What Proper Foundation Work Looks Like in Fort Pierce
The solution to Fort Pierce’s soil challenge isn’t exotic — it’s process discipline. Compacting the subgrade in measured lifts using a plate compactor or vibratory roller, with density verification testing before any concrete is placed, creates a stable base that distributes foundation loads without progressive settlement.
Here’s what competent foundation work in Fort Pierce’s sandy soils looks like in practice:
Subgrade preparation:
- Excavation to the required depth plus base material clearance
- Moisture conditioning of the sand to optimal compaction moisture content
- Mechanical compaction in 4–6 inch lifts, not all at once
- Density testing (Proctor or nuclear density gauge) to verify the compacted density meets the design specification before forms are set
Reinforcement:
- Rebar or post-tension cable placement per engineering drawings
- Correct clearance from the bottom of the slab (typically 1.5–2 inches clear cover for slab-on-grade)
- Expansion joint placement at design-specified intervals to control crack location
Drainage:
- Foundation perimeter grading that directs water away from the slab edge
- Vapor barrier installation beneath the slab to prevent moisture transmission from the sandy soil into the concrete
The vapor barrier requirement is often overlooked in Fort Pierce. Even though the water table is deep, Saint Lucie’s sandy soils have high moisture vapor transmission rates. Without a vapor barrier, moisture migrating upward through the sand can cause surface scaling on interior concrete floors, adhesive failures in flooring systems, and long-term efflorescence at slab edges.
Red Flags in Foundation Contractor Behavior
How do you know if a Fort Pierce foundation contractor is taking shortcuts with subgrade preparation? Ask these questions specifically:
- “How many compaction lifts will you use, and what equipment?”

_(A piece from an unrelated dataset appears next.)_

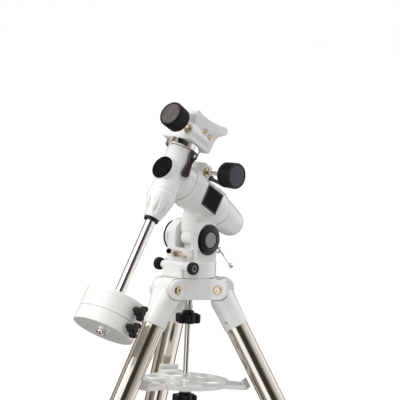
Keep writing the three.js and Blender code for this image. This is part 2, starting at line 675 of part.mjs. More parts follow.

- “Will you perform density testing before pouring?”
- “What is the required bearing capacity per square foot in your design, and how are you achieving it?”

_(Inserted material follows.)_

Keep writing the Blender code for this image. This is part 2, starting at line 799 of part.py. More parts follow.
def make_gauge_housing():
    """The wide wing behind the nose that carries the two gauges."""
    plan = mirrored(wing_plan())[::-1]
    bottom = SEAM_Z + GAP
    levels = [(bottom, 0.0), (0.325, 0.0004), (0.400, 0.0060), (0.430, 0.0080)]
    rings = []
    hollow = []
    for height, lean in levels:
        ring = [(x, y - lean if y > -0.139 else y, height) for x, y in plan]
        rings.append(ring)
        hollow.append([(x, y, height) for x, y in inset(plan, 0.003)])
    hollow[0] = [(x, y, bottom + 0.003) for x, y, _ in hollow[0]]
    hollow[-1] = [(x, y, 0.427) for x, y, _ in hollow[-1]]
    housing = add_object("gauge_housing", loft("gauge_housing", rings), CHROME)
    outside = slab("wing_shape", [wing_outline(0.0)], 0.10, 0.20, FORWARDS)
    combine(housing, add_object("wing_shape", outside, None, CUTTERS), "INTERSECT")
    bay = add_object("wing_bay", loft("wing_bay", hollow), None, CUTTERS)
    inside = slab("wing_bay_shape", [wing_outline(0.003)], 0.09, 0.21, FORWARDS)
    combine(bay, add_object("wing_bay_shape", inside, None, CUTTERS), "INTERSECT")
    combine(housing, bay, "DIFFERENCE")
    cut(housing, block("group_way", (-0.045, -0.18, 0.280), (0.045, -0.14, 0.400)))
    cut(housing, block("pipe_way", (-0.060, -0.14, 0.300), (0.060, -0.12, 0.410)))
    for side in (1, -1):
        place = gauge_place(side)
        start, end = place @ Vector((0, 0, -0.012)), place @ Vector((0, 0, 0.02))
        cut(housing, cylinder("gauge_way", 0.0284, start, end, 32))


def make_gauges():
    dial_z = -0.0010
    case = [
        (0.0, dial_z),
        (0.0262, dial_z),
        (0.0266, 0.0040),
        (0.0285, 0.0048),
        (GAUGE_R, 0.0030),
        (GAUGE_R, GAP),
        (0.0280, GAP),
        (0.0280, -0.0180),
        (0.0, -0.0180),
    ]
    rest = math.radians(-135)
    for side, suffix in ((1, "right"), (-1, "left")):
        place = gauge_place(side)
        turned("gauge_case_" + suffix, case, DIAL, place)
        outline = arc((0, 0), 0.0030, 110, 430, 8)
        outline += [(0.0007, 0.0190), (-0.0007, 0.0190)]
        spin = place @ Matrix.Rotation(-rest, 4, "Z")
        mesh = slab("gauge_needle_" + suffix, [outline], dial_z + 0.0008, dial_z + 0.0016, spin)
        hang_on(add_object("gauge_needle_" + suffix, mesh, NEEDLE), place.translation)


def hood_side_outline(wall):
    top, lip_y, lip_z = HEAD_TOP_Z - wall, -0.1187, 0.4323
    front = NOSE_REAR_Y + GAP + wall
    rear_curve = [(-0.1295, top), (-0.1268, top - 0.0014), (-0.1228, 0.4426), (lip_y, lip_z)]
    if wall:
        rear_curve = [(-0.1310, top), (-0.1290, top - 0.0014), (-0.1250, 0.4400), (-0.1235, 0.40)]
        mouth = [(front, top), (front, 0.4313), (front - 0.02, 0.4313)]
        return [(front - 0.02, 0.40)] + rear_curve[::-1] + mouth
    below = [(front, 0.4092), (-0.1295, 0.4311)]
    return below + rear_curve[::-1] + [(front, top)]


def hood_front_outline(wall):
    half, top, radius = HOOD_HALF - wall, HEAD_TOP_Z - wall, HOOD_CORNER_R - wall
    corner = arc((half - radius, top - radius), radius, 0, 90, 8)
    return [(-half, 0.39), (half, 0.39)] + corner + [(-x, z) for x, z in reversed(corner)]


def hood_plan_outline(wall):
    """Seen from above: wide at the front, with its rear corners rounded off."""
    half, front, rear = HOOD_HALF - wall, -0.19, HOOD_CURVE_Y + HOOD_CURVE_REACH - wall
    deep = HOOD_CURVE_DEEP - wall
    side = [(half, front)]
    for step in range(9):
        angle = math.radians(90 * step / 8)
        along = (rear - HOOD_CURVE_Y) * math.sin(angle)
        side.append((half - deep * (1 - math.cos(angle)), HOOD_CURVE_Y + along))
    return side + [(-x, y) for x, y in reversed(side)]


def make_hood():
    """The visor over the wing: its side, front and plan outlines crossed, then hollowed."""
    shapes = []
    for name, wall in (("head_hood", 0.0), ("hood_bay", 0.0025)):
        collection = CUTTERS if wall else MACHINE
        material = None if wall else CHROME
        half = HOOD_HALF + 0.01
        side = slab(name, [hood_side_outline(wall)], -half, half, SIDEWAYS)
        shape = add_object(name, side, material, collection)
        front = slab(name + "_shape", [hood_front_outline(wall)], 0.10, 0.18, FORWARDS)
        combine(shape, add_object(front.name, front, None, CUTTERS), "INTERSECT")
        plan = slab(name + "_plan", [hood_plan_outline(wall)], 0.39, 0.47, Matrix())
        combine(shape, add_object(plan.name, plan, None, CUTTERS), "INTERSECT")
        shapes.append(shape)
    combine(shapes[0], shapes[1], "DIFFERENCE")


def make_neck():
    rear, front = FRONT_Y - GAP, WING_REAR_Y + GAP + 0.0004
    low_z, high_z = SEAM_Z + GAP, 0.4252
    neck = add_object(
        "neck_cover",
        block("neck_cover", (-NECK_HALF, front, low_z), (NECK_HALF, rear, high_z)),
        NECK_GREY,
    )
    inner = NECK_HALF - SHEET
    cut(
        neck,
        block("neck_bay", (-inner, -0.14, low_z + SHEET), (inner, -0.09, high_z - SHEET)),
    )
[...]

Contractors who answer with specifics — lift depths, equipment type, testing method — have done this work seriously before. Contractors who respond with “we’ll compact it, don’t worry” are describing a process problem.
For more on what happens when foundation problems appear later, see our post on signs your Fort Pierce home needs foundation repair. For installation details, see our concrete foundation services in Fort Pierce.

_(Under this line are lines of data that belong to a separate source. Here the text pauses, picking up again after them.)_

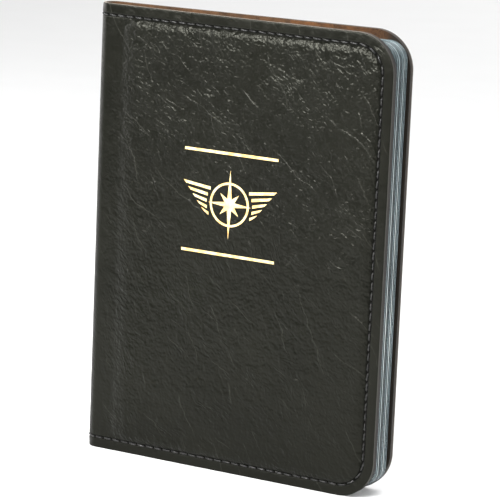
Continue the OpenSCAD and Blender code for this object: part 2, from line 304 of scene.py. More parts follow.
def sheet_solid(name, u, z, face, back, place, materials, rest, rim=0.12, open_start=False,
                coarse=4, keep_columns=0, flip=False, seam=None):
    """A closed sheet over the grid (u, z): a fine face at n = face, a coarser back at n = back,
    and a rim with a rounded edge. rest gives the texture coordinates of points (u, n, z), and
    materials are those of the face, the cut edge and the back."""
    rows, columns = u.shape
    border = border_of(rows, columns)
    bj, bi = border[:, 0], border[:, 1]
    bu, bz, bn, bb = u[bj, bi], z[bj, bi], face[bj, bi], back[bj, bi]
    du, dz = np.roll(bu, -1) - np.roll(bu, 1), np.roll(bz, -1) - np.roll(bz, 1)
    size = np.hypot(du, dz) + 1e-12
    out_u, out_z = dz / size, -du / size
    if open_start:
        out_u = np.where(bi == 0, 0, out_u)
    towards_back = np.sign(bb - bn)
    ring_u, ring_z = bu + rim * out_u, bz + rim * out_z
    first = (ring_u, bn + towards_back * rim, ring_z)
    last = (ring_u, bb, ring_z)
    back_rows = every(rows, coarse)
    back_columns = every(columns, coarse, keep_columns)
    inner = [(j, i) for j in back_rows[1:-1] for i in back_columns[1:-1]]
    ij = np.array(inner)
    u_all = np.concatenate([u.ravel(), first[0], last[0], u[ij[:, 0], ij[:, 1]]])
    n_all = np.concatenate([face.ravel(), first[1], last[1], back[ij[:, 0], ij[:, 1]]])
    z_all = np.concatenate([z.ravel(), first[2], last[2], z[ij[:, 0], ij[:, 1]]])
    grid, ring = rows * columns, len(border)
    faces, kinds = [], []
    ids = np.arange(grid).reshape(rows, columns)
    quads = np.stack([ids[:-1, :-1], ids[:-1, 1:], ids[1:, 1:], ids[1:, :-1]], -1).reshape(-1, 4)
    faces += quads.tolist()
    kinds += [0] * len(quads)
    at = ids[bj, bi]
    for k in range(ring):
        m = (k + 1) % ring
        cut = 0 if open_start and bi[k] == 0 and bi[m] == 0 else 1
        faces.append([int(at[m]), int(at[k]), grid + k, grid + m])
        kinds.append(0)
        faces.append([grid + m, grid + k, grid + ring + k, grid + ring + m])
        kinds.append(cut)
    back_id = {(int(j), int(i)): grid + ring + k for k, (j, i) in enumerate(border)}
    back_id.update({c: grid + 2 * ring + k for k, c in enumerate(inner)})
    for j0, j1 in zip(back_rows[:-1], back_rows[1:]):
        for i0, i1 in zip(back_columns[:-1], back_columns[1:]):
            loop = [(j0, i) for i in (range(i0, i1) if j0 == 0 else [i0])]
            loop += [(j, i1) for j in (range(j0, j1) if i1 == columns - 1 else [j0])]
            loop += [(j1, i) for i in (range(i1, i0, -1) if j1 == rows - 1 else [i1])]
            loop += [(j, i0) for j in (range(j1, j0, -1) if i0 == 0 else [j1])]
            faces.append([back_id[c] for c in reversed(loop)])
            kinds.append(2)
    if flip:
        faces = [f[::-1] for f in faces]
    kinds = [min(k, len(materials) - 1) for k in kinds]
    points, held = place(u_all, n_all, z_all), rest(u_all, n_all, z_all)
    near_seam = None if seam is None else seam(u_all, z_all)
    return make_mesh(name, points, faces, materials, kinds, held, seam=near_seam)


def cover_rest(u, n, z):
    return np.stack([u, z, n], -1)


# ---------- materials ----------


def add(tree, kind, inputs=None, **settings):
    """A node whose inputs are linked where a socket is given, and set where a value is."""
    node = tree.nodes.new("ShaderNode" + kind)
    for key, value in settings.items():
        setattr(node, key, value)
    for key, value in (inputs or {}).items():
        if isinstance(value, bpy.types.NodeSocket):
            tree.links.new(value, node.inputs[key])
        else:
            node.inputs[key].default_value = value
    return node


def calc(tree, operation, *values, clamp=False):
    return add(tree, "Math", dict(enumerate(values)), operation=operation, use_clamp=clamp).outputs[0]


def ramp(tree, value, low, high, out_low=0.0, out_high=1.0):
    inputs = {"Value": value, "From Min": low, "From Max": high, "To Min": out_low, "To Max": out_high}
    return add(tree, "MapRange", inputs, clamp=True).outputs["Result"]


def weighted_sum(tree, *terms):
    """The sum of the values, each times its weight."""
    total = None
    for value, weight in terms:
        part = calc(tree, "MULTIPLY", value, weight)
        total = part if total is None else calc(tree, "ADD", total, part)
    return total


def mix_colour(tree, share, a, b):
    """A colour from a to b. Each is a socket or the three values of a colour."""
    node = add(tree, "Mix", data_type="RGBA", clamp_factor=True)
    for key, value in (("Factor_Float", share), ("A_Color", a), ("B_Color", b)):
        socket = next(s for s in node.inputs if s.identifier == key)
        if isinstance(value, bpy.types.NodeSocket):
            tree.links.new(value, socket)
        else:
            socket.default_value = (*value, 1) if isinstance(value, tuple) else value
    return next(s for s in node.outputs if s.identifier == "Result_Color")


def part_of(tree, vector, axis):
    """One of a vector's three values."""
    return add(tree, "SeparateXYZ", {0: vector}).outputs[axis]


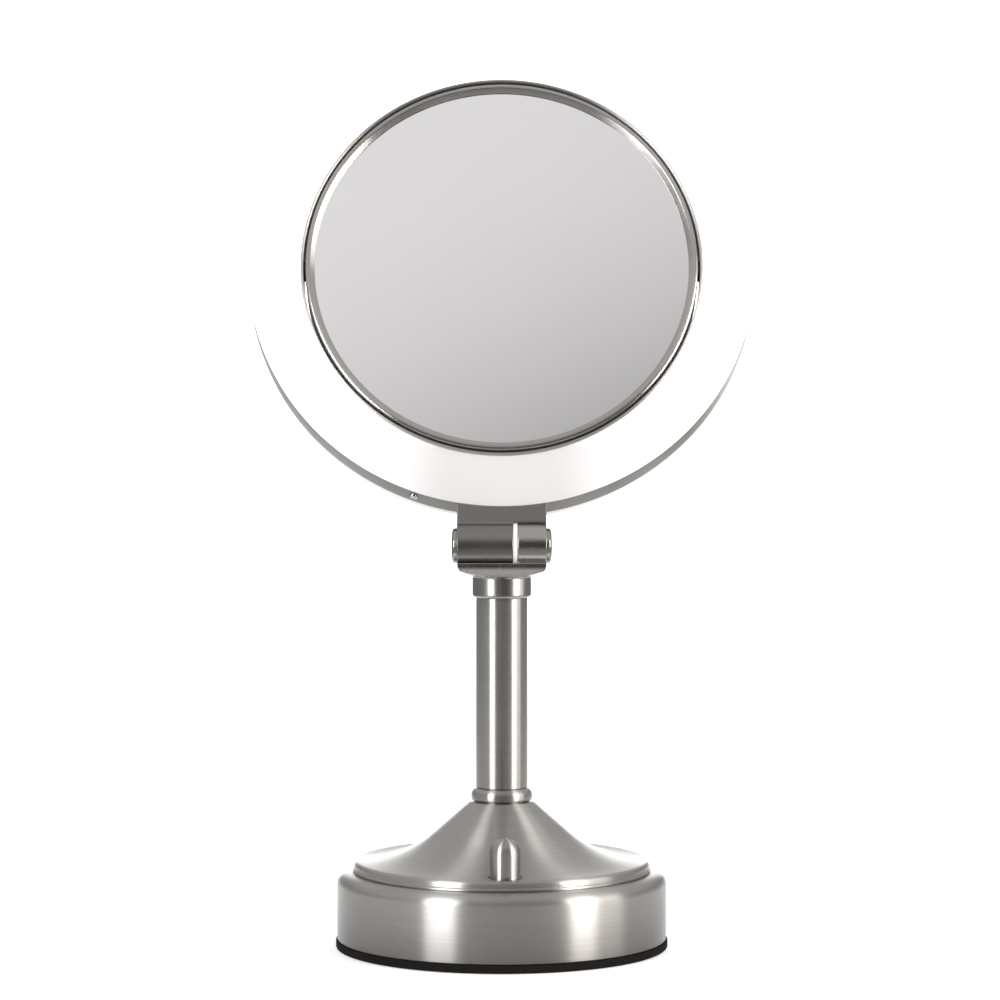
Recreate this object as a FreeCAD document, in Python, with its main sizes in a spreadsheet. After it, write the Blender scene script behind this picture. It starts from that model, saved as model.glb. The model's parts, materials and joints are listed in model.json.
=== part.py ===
"""Lighted table vanity mirror: a weighted round base, a tilting head and a two-sided flip mirror.

Millimetres. The origin is the centre of the foot's underside, +Z is up and the front faces -Y.
The head and the mirror are drawn in the ring frame: its origin is the ring's centre, +Y runs up
in the ring's plane and +Z points out of the front. ring_frame() places that frame on the stand.
"""
import FreeCAD, Part
import math
import os
import re
import Sketcher

from FreeCAD import Placement, Rotation, Vector

os.makedirs("parts", exist_ok=True)
doc = FreeCAD.newDocument("vanity_mirror")
nodes = {}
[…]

Frequently Asked Questions
Does Fort Pierce’s sandy soil make it harder to build a concrete foundation?
Not harder — different. Fort Pierce’s Quartzipsamment soils drain exceptionally well and have a deep water table, which eliminates several problems common in other parts of Florida. The challenge is compaction: sandy soils require careful, verified mechanical compaction to achieve the bearing capacity needed for a stable foundation. Done properly, Fort Pierce soil supports excellent foundation construction. Done poorly, it allows settlement that creates structural problems years later.
How do I know if my Fort Pierce foundation was properly compacted?
Unless you were on-site during construction and watched the compaction process, the best indicators are the foundation’s performance history — no visible settling, no wall cracks, no sticking doors — in the years since construction. For new construction, the permit inspection process includes a pre-pour inspection that is supposed to verify subgrade preparation meets design specs. For existing foundations showing signs of distress, a structural assessment can identify whether settlement is active or historical.
Can Fort Pierce’s sandy soil cause foundation problems in older homes?
Yes — particularly in homes built before the 1990s when subgrade compaction standards and verification practices were less rigorous. Older homes in White City and the Lincoln Park area of Fort Pierce on sandy soils sometimes show signs of gradual differential settlement that wasn’t apparent at construction. If you’re buying or renovating an older Fort Pierce home, a foundation inspection before purchase or renovation is worthwhile.